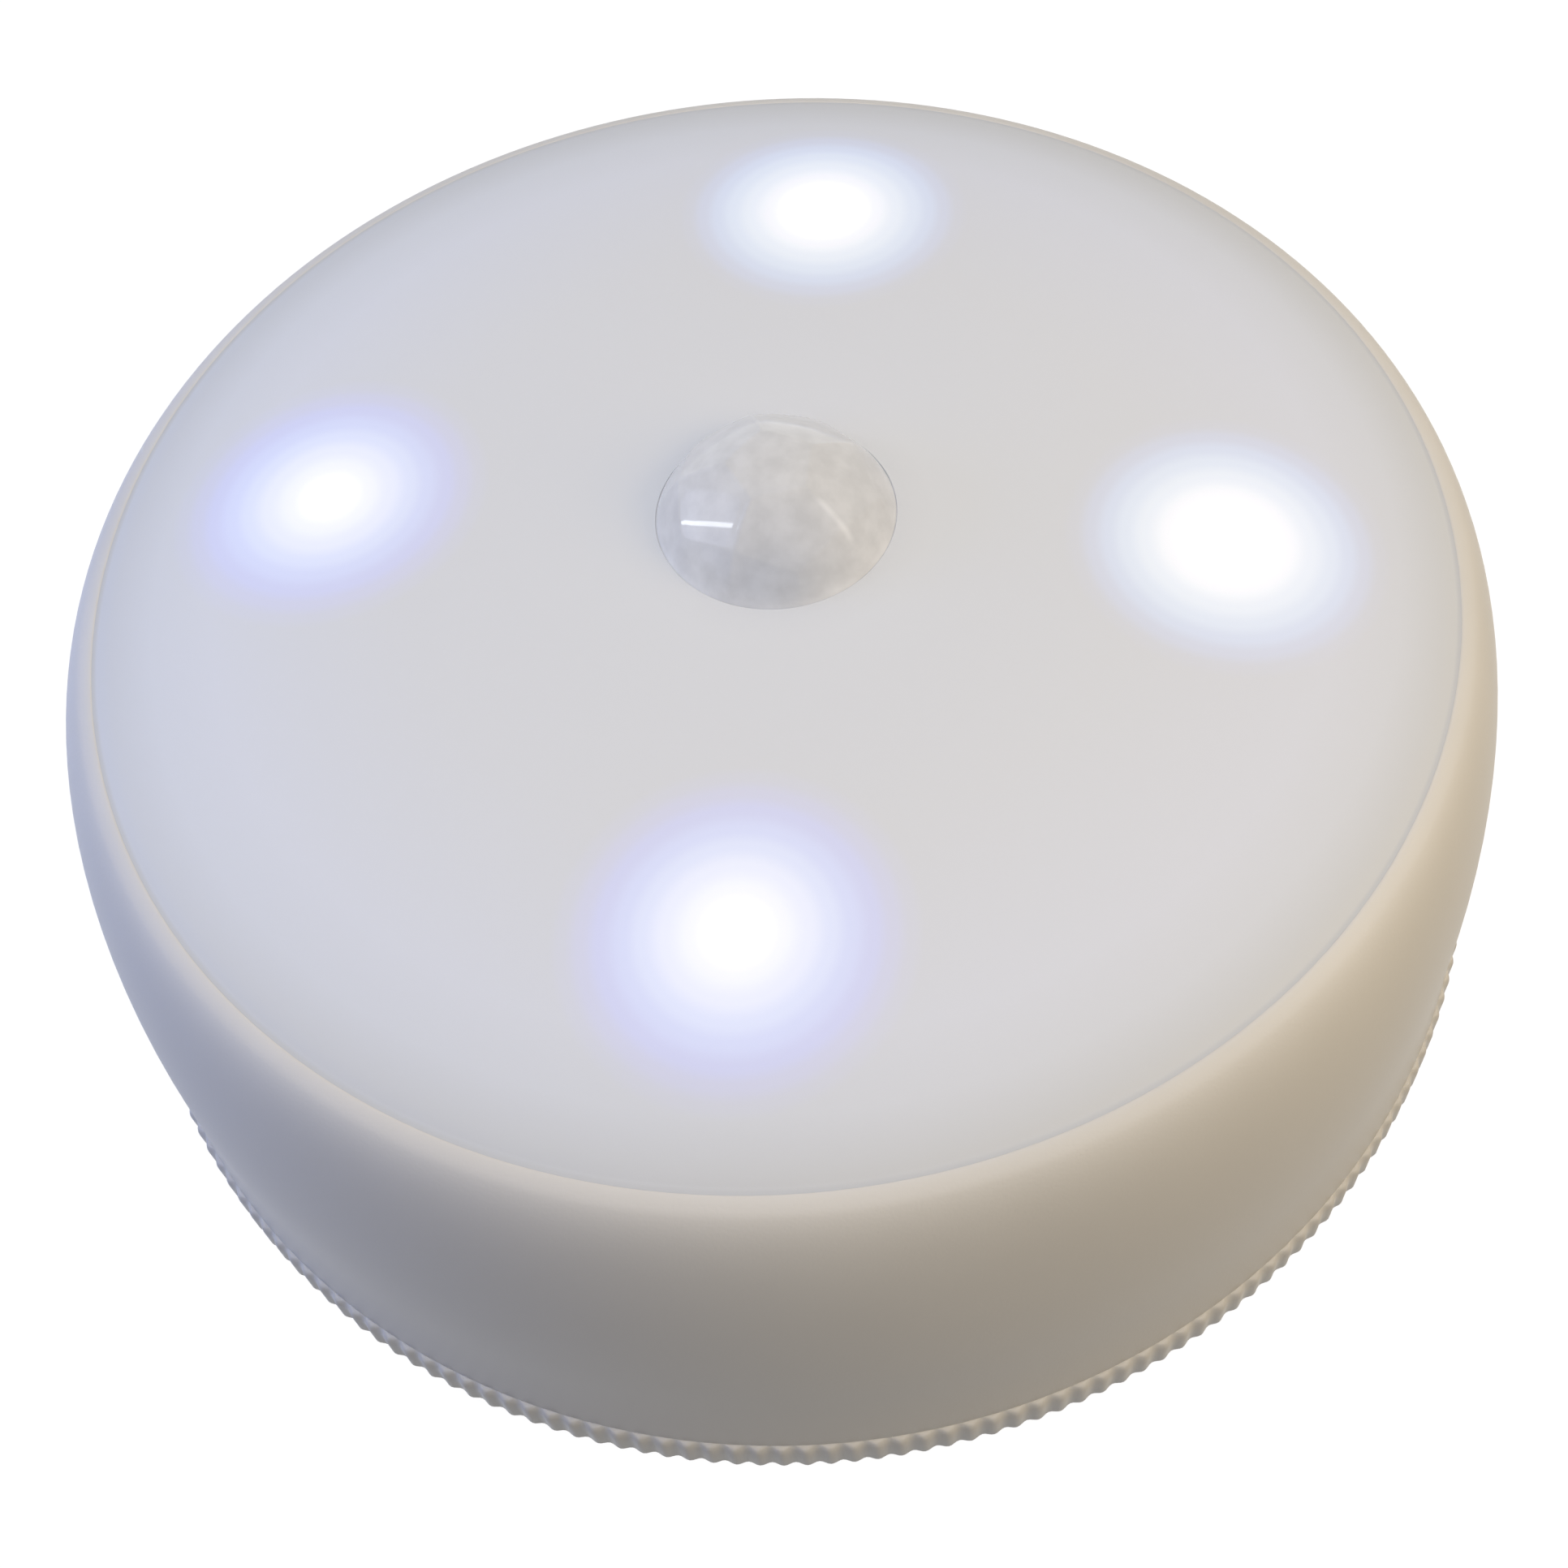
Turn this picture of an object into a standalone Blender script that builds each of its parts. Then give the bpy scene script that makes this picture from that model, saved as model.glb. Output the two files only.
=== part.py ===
"""Battery motion sensor light: a round puck with a domed diffuser, a sensor lens in its middle and a
knurled twist-off base. Metres, +Z out of the face, origin on the back of the adhesive pad."""

from math import acos, atan2, cos, hypot, pi, radians, sin

import bmesh
import bpy
from mathutils import Vector

# Clearance between neighbours that touch on the real light, and how far one cutter overruns its cut
GAP = 0.0003
OVERRUN = 0.0008

# Head: it is as wide as the battery tray needs, and as tall as the stack of tray and board
TRAY_CLEARANCE = 0.00408
SHELL_THICKNESS = 0.0019
SHOULDER_WIDTH = 0.0042
SHOULDER_DROP = 0.0180
LIGHT_THROW = 0.0095
FACE_CROWN = 0.0026
LEDGE_WIDTH = 0.0015
LEDGE_THICKNESS = 0.0016

# Diffuser and its snap skirt
DIFFUSER_THICKNESS = 0.0016
SKIRT_THICKNESS = 0.0013
SKIRT_DEPTH = 0.0031
SKIRT_BEAD = 0.0007
BEAD_HEIGHT = 0.0008

# Sensor lens and the sleeve behind it
LENS_RADIUS = 0.0063
LENS_RISE = 0.0043
LENS_SKIN = 0.0007
LENS_EDGE_ANGLE = radians(68)
LENS_FLANGE_WIDTH = 0.0020
LENS_FLANGE_THICKNESS = 0.0011
SLEEVE_CLEARANCE = 0.0005
SLEEVE_WALL = 0.0012

# Twist-off base with its knurled rim
RIM_OVERHANG = 0.0007
RIM_HEIGHT = 0.0026
TOOTH_COUNT = 208
TOOTH_CORNER_COUNT = 2
TOOTH_DEPTH = 0.00036
TOOTH_CHAMFER = 0.0004
BASE_PLATE_THICKNESS = 0.0020
SPIGOT_WALL = 0.0014

# Bayonet: tabs in the head, lugs on the base
BAYONET_COUNT = 3
BAYONET_REACH = 0.0013
BAYONET_CLEARANCE = 0.0005
TAB_LIFT = 0.0012
TAB_THICKNESS = 0.0016
TAB_SPAN = radians(25)
LUG_THICKNESS = 0.0012
LUG_SPAN = radians(20)
STOP_SPAN = radians(4)

# Adhesive pad and the screw holes of the back face
PAD_THICKNESS = 0.0009
PAD_RECESS_DEPTH = 0.0007
PAD_MARGIN = 0.0005
WALL_SCREW_HOLE_RADIUS = 0.0020
WALL_SCREW_MARGIN = 0.0065

# AAA cells
CELL_COUNT = 3
CELL_RADIUS = 0.00525
CELL_LENGTH = 0.0445
CELL_NUB_RADIUS = 0.0019
CELL_NUB_LENGTH = 0.0010
CELL_PITCH = 0.0113
CELL_EDGE = 0.0004
CELL_CLEARANCE = 0.0005

# Battery springs and contact plates
SPRING_WIRE = 0.0005
SPRING_TURNS = 3
SPRING_LENGTH = 0.0036
SPRING_WIDE_RADIUS = 0.0034
SPRING_NARROW_RADIUS = 0.0022
SPRING_POINTS_PER_TURN = 8
CONTACT_THICKNESS = 0.0004
CONTACT_WIDTH = 0.0088
CONTACT_HEIGHT = 0.0086
SOLDER_TAB_WIDTH = 0.0030
SOLDER_TAB_HEIGHT = 0.0012
SOLDER_TAB_REACH = 0.0014

# Battery tray
TRAY_WALL = 0.0013
TRAY_ROOF = 0.0015
TRAY_LIP = 0.0003
TRAY_RIB_THICKNESS = 0.0010
TRAY_RIB_DEPTH = 0.0020
EAR_RADIUS = 0.0024
EAR_FLARE = 0.0012

# Circuit board and the bosses that it is screwed to
BOARD_THICKNESS = 0.0016
BOARD_MARGIN = 0.0006
BOSS_RADIUS = 0.0030
BOSS_SINK = 0.0005
BOSS_END_THICKNESS = 0.0010
BOSS_ANGLES = (radians(330), radians(90), radians(210))
SCREW_SHANK_RADIUS = 0.0010
SCREW_HEAD_RADIUS = 0.0020
SCREW_HEAD_HEIGHT = 0.0013
SCREW_SLOT_WIDTH = 0.0006
SCREW_SLOT_DEPTH = 0.0006

# Light sources on the board, on a circle that is a share of the face
LED_COUNT = 4
LED_CIRCLE_SHARE = 0.663
LED_SIZE = 0.0050
LED_HEIGHT = 0.0016
LED_POOL_RADIUS = 0.0020
LED_POOL_DEPTH = 0.0009
LED_POOL_MARGIN = 0.0003
RESISTOR_SPACING = 0.0031
RESISTOR_LENGTH = 0.0020
RESISTOR_WIDTH = 0.00125
RESISTOR_HEIGHT = 0.0006

# Infrared sensor
CAN_BASE_RADIUS = 0.0046
CAN_BASE_THICKNESS = 0.0007
CAN_RADIUS = 0.0041
CAN_HEIGHT = 0.0043
CAN_LEAD_RADIUS = 0.00025
CAN_LEAD_PLACE_RADIUS = 0.00254
CAN_LEAD_ANGLES = (radians(45), radians(135), radians(225))
FILTER_LENGTH = 0.0038
FILTER_WIDTH = 0.0028
FILTER_THICKNESS = 0.0003

# Photocell
PHOTOCELL_RADIUS = 0.0025
PHOTOCELL_HEIGHT = 0.0020
PHOTOCELL_SPACING = 0.0057
PHOTOCELL_ANGLE = radians(45)

# Components under the board, in a column beside the battery tray
SIDE_SPACING = 0.0058
COMPONENT_SPACING = 0.0055
CHIP_WIDTH = 0.0062
CHIP_LENGTH = 0.0100
CHIP_HEIGHT = 0.0015
TRANSISTOR_WIDTH = 0.0025
TRANSISTOR_LENGTH = 0.0045
TRANSISTOR_SPACING = 0.0015
REGULATOR_WIDTH = 0.0045
REGULATOR_LENGTH = 0.0025
CAPACITOR_RADIUS = 0.0031
CAPACITOR_HEIGHT = 0.0072
CAPACITOR_CRIMP = 0.0003
COMPONENT_EDGE = 0.0002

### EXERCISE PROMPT
Quote exactly the first line of the data and every line after it through the one holding "from math import".

### EXERCISE RESPONSE
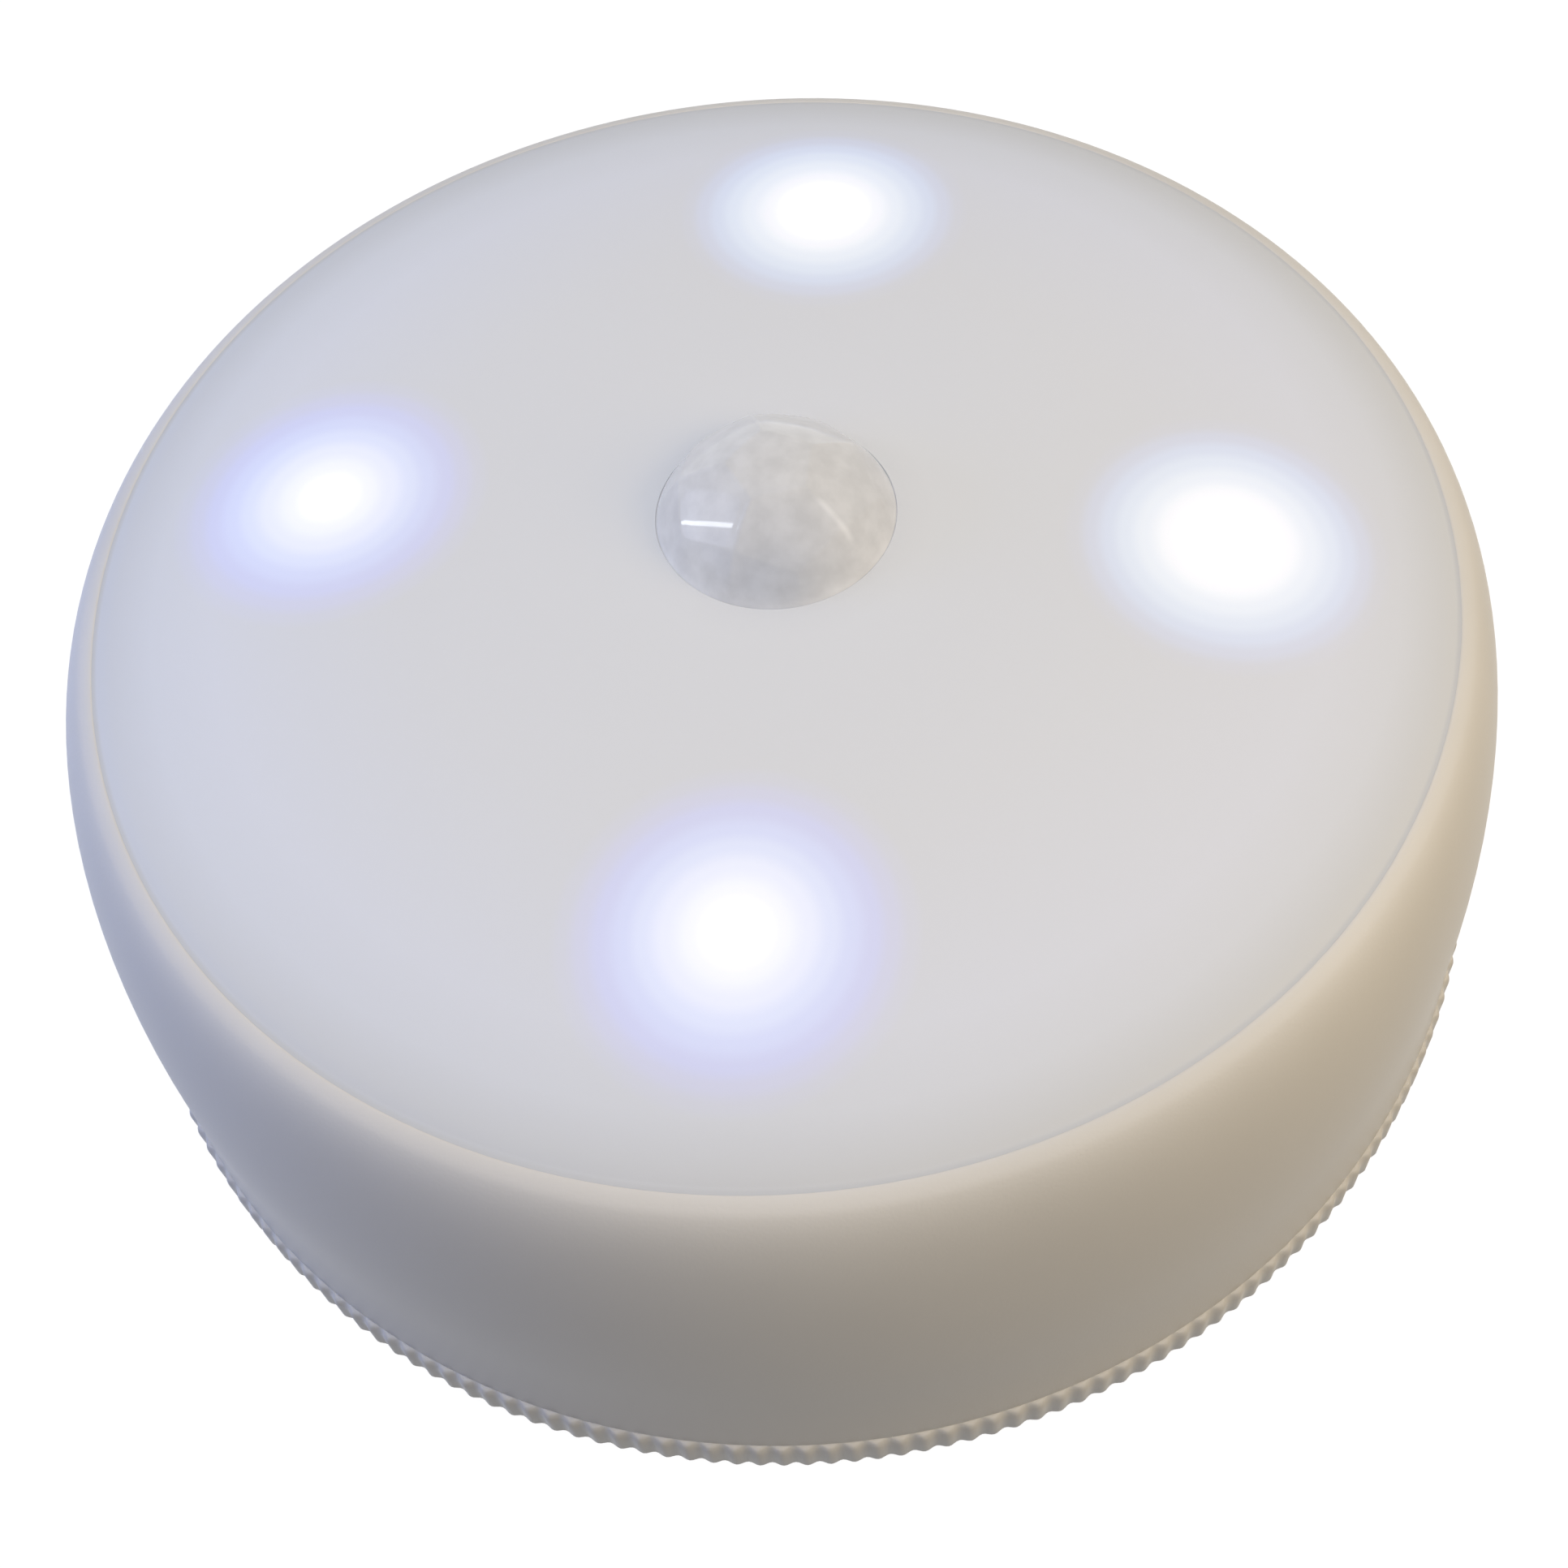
Turn this picture of an object into a standalone Blender script that builds each of its parts. Then give the bpy scene script that makes this picture from that model, saved as model.glb. Output the two files only.
=== part.py ===
"""Battery motion sensor light: a round puck with a domed diffuser, a sensor lens in its middle and a
knurled twist-off base. Metres, +Z out of the face, origin on the back of the adhesive pad."""

from math import acos, atan2, cos, hypot, pi, radians, sin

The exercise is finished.